In particular, the wheel 100 including the rotational axis 122, the hub portion 124, the blades 126, the leading edges 128, the trailing edges 130, the substrate metal 136, the first coating layer 134, and the second hard coating layer 138 are similarly configured to the wheel 10 as discussed above in relation to FIG. 1 including the rotational axis 22, the hub portion 24, the blades 26, the leading edges 28, the trailing edges 30, the substrate metal 136, the first coating layer 134, and the second hard coating layer 138, respectively, but with the exception that the blades 126 are configured to expand the intake air received from the inlet 118, along the airflow direction 132 towards the trailing edges 130 to form an expanded or depressurized air. The expanded or depressurized air passes from the trailing edges 130 and is ejected out through the outlet 120.

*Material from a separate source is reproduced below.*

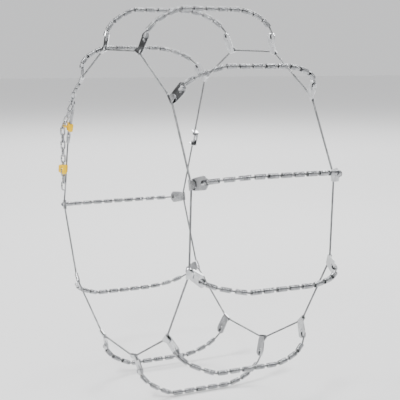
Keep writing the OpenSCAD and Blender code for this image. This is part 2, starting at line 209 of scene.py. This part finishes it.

Referring to FIG. 3 , the compressor wheel 10, 100 as discussed above may be made in accordance with a method 200 as illustrated in the flowchart. The method 200 includes a step 202 of providing a substrate wheel formed of a substrate metal, specifically a wheel made of aluminum (or alloy thereof) in the configuration discussed above in relation to FIGS. 1-2 , with the exception of the coating layers. The substrate wheel may be manufactured using conventional manufacturing processes, such as casting and/or machining, or the like.

The method 200 continues with a step 204 of forming (e.g., via depositing) a first (base) electroless nickel-phosphorous coating layer onto the substrate metal of the substrate wheel. Electroless nickel-phosphorus plating is a chemical process that deposits an even layer of nickel-phosphorus alloy on the surface of the substrate metal. The process involves dipping the substrate wheel in a water solution containing a nickel salt and a phosphorus-containing reducing agent, for example a hypophosphite salt. The concentration of the phosphorous-containing reducing agent is selected so as to achieve a phosphorous amount in the first coating layer greater than or equal to about 10 wt. %, as described above. The reduction of the metal cations in solution to metallic form is achieved by purely chemical means, through an autocatalytic reaction. Before plating, the surface of the substrate may be cleaned. Cleaning may be achieved by a series of chemical baths, including non-polar solvents to remove oils and greases, as well as acids and alkalis to remove oxides, insoluble organics, and other surface contaminants. Further, functional portions of the substrate metal, as described above, may be optionally masked. Ingredients of the electroless nickel plating bath include a source of nickel cations Ni²⁺, for example nickel sulfate and a suitable reducing agent, such as hypophosphite H₂PO₃ ⁻. The plating bath may further include complexing agents, such as carboxylic acids or amines; stabilizers, such as lead salts or sulfur compounds; buffers; surfactants; and accelerators. The plating process is controlled with temperature and time to achieve a desired uniform thickness of about 20 to about 30 microns, as described above. Once Ni—P plating is complete, the substrate metal, now having the first coating layer plated thereon, may be rinsed to remove any residues from the plating process, and the masking (if any) may be removed. In an exemplary embodiment, after plating, the substrate wheel including the first electroless nickel-phosphorous coating layer is heat treated, for example at a temperature of from about 100 to about 150° C. for a time of from about 1 to about 4 hours, to increase the adhesion strength of the first electroless nickel-phosphorous coating layer to the underlying substrate metal.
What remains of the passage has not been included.